2. There is a level where you control another character, Mona, instead of Max. It seems like a lot more care went into the design of those levels, and I thought that her animations were a lot more polished than Max’s. I would rather play a Mona Sax game.

III. Max Payne III

I’m a dumb move guy. ‘Hey Max, we’ll drive out to the runway.’ No thanks, I’ll take the main entrance with a big shit eating grin on my face and let these assholes take turns trying to kill me. That’s my style, and it’s too late in the day to hope for change.

Years after the events of the previous game, Max is a washed up detective and a serious alcoholic. He’s a terrible shell of the man we knew before, who was already basically hollow. Then Max, in a drunken stupor, shot a twenty-something square in the chest. I saw it; shit, I pulled the trigger.

That’s the tone of the third game. It isn’t a strange semi-parody of crime fiction and generic tropes. It is full-on “take this social text seriously,” and playing it directly after the first two games was a shock. Seeing bad thing after bad thing happen to Max and the people who depend on him is supposed to bond the player with him, but toward the end of the game I started to see it as grim humor. You come into contact with Max Payne and your chances of being burned alive or shot to death go up about 1000%.

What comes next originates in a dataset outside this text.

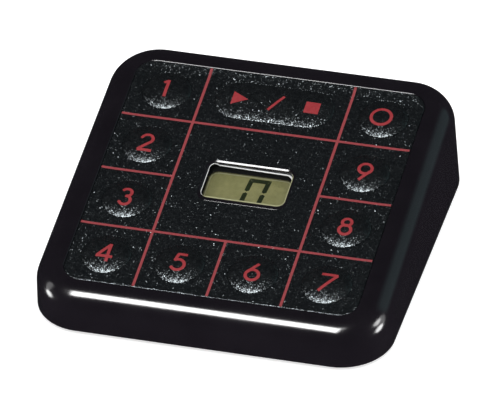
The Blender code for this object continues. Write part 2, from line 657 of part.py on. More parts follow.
def main():
    clear_scene()
    deck = bpy.data.objects.new("deck_frame", None)
    bpy.context.scene.collection.objects.link(deck)
    deck.location = (0, DECK_CENTRE_Y, DECK_CENTRE_Z)
    deck.rotation_euler = (SLOPE, 0, 0)
    build_top_case(deck)
    build_overlay(deck)
    build_keys(deck)
    build_key_mat(deck)
    build_display(deck)
    build_board(deck)
    build_base()
    build_door()
    build_battery_bay()
    build_wiring()
    build_sounder_feet_and_screws()


main()
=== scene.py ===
"""Looks of the keypad game clock: glossy wedge case, grained panel with red lines, pillow keys, display.

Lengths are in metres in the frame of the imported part. Things on the sloping deck are built in deck
coordinates (x across, v up the slope, n out of the deck, from the middle of the panel's face) and are
placed by DECK.
"""

import json
import math

import bmesh
import bpy
import numpy as np
from mathutils import Matrix, Vector
from mathutils.geometry import delaunay_2d_cdt


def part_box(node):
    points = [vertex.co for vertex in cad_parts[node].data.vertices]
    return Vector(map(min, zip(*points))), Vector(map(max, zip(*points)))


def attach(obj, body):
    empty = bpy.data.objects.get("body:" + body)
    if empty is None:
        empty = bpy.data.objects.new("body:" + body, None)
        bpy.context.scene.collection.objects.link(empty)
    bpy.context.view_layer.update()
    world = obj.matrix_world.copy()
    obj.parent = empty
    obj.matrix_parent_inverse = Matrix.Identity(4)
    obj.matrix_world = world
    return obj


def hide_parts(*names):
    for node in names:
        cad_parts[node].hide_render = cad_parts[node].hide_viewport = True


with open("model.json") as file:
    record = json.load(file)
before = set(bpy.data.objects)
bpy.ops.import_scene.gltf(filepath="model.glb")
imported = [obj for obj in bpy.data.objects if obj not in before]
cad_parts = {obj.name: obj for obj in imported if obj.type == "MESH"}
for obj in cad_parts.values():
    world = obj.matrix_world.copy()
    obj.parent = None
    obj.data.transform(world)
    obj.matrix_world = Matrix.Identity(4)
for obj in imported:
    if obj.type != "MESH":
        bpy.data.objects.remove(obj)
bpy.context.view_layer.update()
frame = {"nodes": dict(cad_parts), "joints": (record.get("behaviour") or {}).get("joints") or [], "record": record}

MM = 0.001

# ---------------------------------------------------------------- the deck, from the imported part
OVERLAY_THICK = 0.5 * MM
press = next(j for j in frame["joints"] if j["child"] == "key_5")
NORMAL = -Vector(press["axis"]).normalized()
SLOPE = math.atan2(-NORMAL.y, NORMAL.z)
overlay_low, overlay_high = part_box("overlay_panel")
DECK_ORIGIN = (overlay_low + overlay_high) / 2 + NORMAL * OVERLAY_THICK / 2
DECK = Matrix.Translation(DECK_ORIGIN) @ Matrix.Rotation(SLOPE, 4, "X")
PANEL = overlay_high.x - overlay_low.x
CELL = PANEL / 4

# ---------------------------------------------------------------- case
case_low, case_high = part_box("top_case")
CASE_WIDTH = case_high.x - case_low.x
CASE_DEPTH = case_high.y - case_low.y
CASE_BOTTOM = case_low.z
CASE_CORNER = 13.9 * MM
CASE_WALL = 2.2 * MM
EDGE_ROUND = 6.15 * MM
DRAFT = math.radians(2)
RIM_RISE = 0.3 * MM  # the rim stands above the deck
RIM_LIP = 0.34 * MM  # radius of the rim's rounded inner edge
LIP_TURN = math.radians(72)
LIP_STEPS = 6
FOOT_ROUND = 0.35 * MM
FOOT_STEPS = 4
CORNER_STEPS = 24
ROUND_STEPS = 18
POCKET_GAP = 0.06 * MM
POCKET_FLOOR = -0.8 * MM
WELL_GAP = 0.3 * MM  # round each key's flange
WELL_BOTTOM = -4 * MM
SEAT_LEDGE = 1.3 * MM  # the lens sits under a ledge this wide round the window
SEAT_TOP = -1.2 * MM
NOTCH_GAP = 0.25 * MM  # round the battery door, in the rear wall
PAST = 2 * MM  # how far a cutting tool runs past the surface it opens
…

I also feel like the power of the first two games is that the player has very few tools at your disposal to deal with the problems that the game throws at her. When I play Max Payne, I feel like I am being forced to keep forward momentum. Hanging back just means that more enemies are going to path at me, and I can’t really do much other than run. This forces a particular style of play–Max has a gun in each hand, and you know damn well what you have to do to progress.

I guess what I am saying is that the conversion of the Max Payne games into a cover shooter slows down the pace of the game, and more than that it makes the player feel like there are actual options. You can choose to play defensively, only taking shots that matter, and slowly progress through each room until you hit an inevitable two minute cutscene where Max walks through a door to an aching voice over. In previous games, there were no options, no defensive maneuvers. You dodged and shot and died, or survived on a sliver of health, because that’s all you could do.

The Max Payne of New York City lives on that sliver of health all the time, and the moment of adrenaline where you barely kill three enemies with well-placed bullet time shots is absent in Max Payne 3. Every moment makes you feel like a hero; each set piece is designed to fill the player with a sense of power.

That’s not the Max Payne I know and love. My Max Payne is a paper thin thing that is 85% blood colored. He’s always one door away from being eradicated. The chunky meat man of Max Payne 3 is an entertaining bald version of my paper man; he’s an imitation. He’s boring.